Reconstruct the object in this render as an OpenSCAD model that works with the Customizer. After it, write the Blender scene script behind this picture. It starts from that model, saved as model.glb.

- - - - -

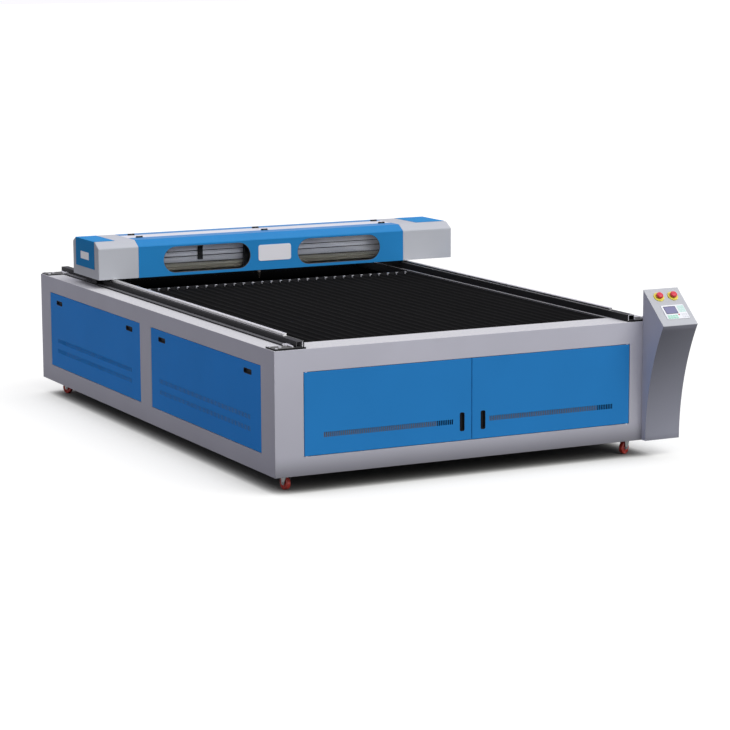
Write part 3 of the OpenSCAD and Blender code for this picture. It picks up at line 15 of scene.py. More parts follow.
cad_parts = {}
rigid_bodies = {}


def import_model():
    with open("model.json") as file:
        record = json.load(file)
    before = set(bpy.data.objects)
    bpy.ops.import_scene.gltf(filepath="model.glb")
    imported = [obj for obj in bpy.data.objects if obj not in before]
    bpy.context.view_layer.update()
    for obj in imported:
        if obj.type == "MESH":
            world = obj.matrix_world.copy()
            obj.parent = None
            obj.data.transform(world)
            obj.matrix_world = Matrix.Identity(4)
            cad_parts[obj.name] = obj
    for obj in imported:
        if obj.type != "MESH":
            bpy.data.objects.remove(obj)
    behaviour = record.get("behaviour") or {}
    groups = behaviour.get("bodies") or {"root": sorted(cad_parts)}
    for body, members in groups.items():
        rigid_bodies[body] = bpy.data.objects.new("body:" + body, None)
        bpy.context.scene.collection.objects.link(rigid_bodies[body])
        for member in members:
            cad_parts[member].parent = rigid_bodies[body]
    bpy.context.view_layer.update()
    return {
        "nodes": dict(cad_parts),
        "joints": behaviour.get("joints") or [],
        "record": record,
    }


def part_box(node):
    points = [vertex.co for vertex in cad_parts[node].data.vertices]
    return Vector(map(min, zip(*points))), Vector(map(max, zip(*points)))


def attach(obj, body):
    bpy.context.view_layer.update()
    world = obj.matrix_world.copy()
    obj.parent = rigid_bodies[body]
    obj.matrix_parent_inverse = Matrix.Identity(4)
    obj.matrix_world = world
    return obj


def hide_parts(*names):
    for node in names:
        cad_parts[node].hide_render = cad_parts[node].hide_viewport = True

- - - - -

(TASK TO CARRY OUT) Return nothing but the lines running from the line with "Write part 3" through the line with "cad_parts[node].hide_render = cad_parts[node].hide_viewport", exactly as they appear.

(EXERCISE RESULT)
Write part 3 of the OpenSCAD and Blender code for this picture. It picks up at line 15 of scene.py. More parts follow.
cad_parts = {}
rigid_bodies = {}


def import_model():
    with open("model.json") as file:
        record = json.load(file)
    before = set(bpy.data.objects)
    bpy.ops.import_scene.gltf(filepath="model.glb")
    imported = [obj for obj in bpy.data.objects if obj not in before]
    bpy.context.view_layer.update()
    for obj in imported:
        if obj.type == "MESH":
            world = obj.matrix_world.copy()
            obj.parent = None
            obj.data.transform(world)
            obj.matrix_world = Matrix.Identity(4)
            cad_parts[obj.name] = obj
    for obj in imported:
        if obj.type != "MESH":
            bpy.data.objects.remove(obj)
    behaviour = record.get("behaviour") or {}
    groups = behaviour.get("bodies") or {"root": sorted(cad_parts)}
    for body, members in groups.items():
        rigid_bodies[body] = bpy.data.objects.new("body:" + body, None)
        bpy.context.scene.collection.objects.link(rigid_bodies[body])
        for member in members:
            cad_parts[member].parent = rigid_bodies[body]
    bpy.context.view_layer.update()
    return {
        "nodes": dict(cad_parts),
        "joints": behaviour.get("joints") or [],
        "record": record,
    }


def part_box(node):
    points = [vertex.co for vertex in cad_parts[node].data.vertices]
    return Vector(map(min, zip(*points))), Vector(map(max, zip(*points)))


def attach(obj, body):
    bpy.context.view_layer.update()
    world = obj.matrix_world.copy()
    obj.parent = rigid_bodies[body]
    obj.matrix_parent_inverse = Matrix.Identity(4)
    obj.matrix_world = world
    return obj


def hide_parts(*names):
    for node in names:
        cad_parts[node].hide_render = cad_parts[node].hide_viewport = True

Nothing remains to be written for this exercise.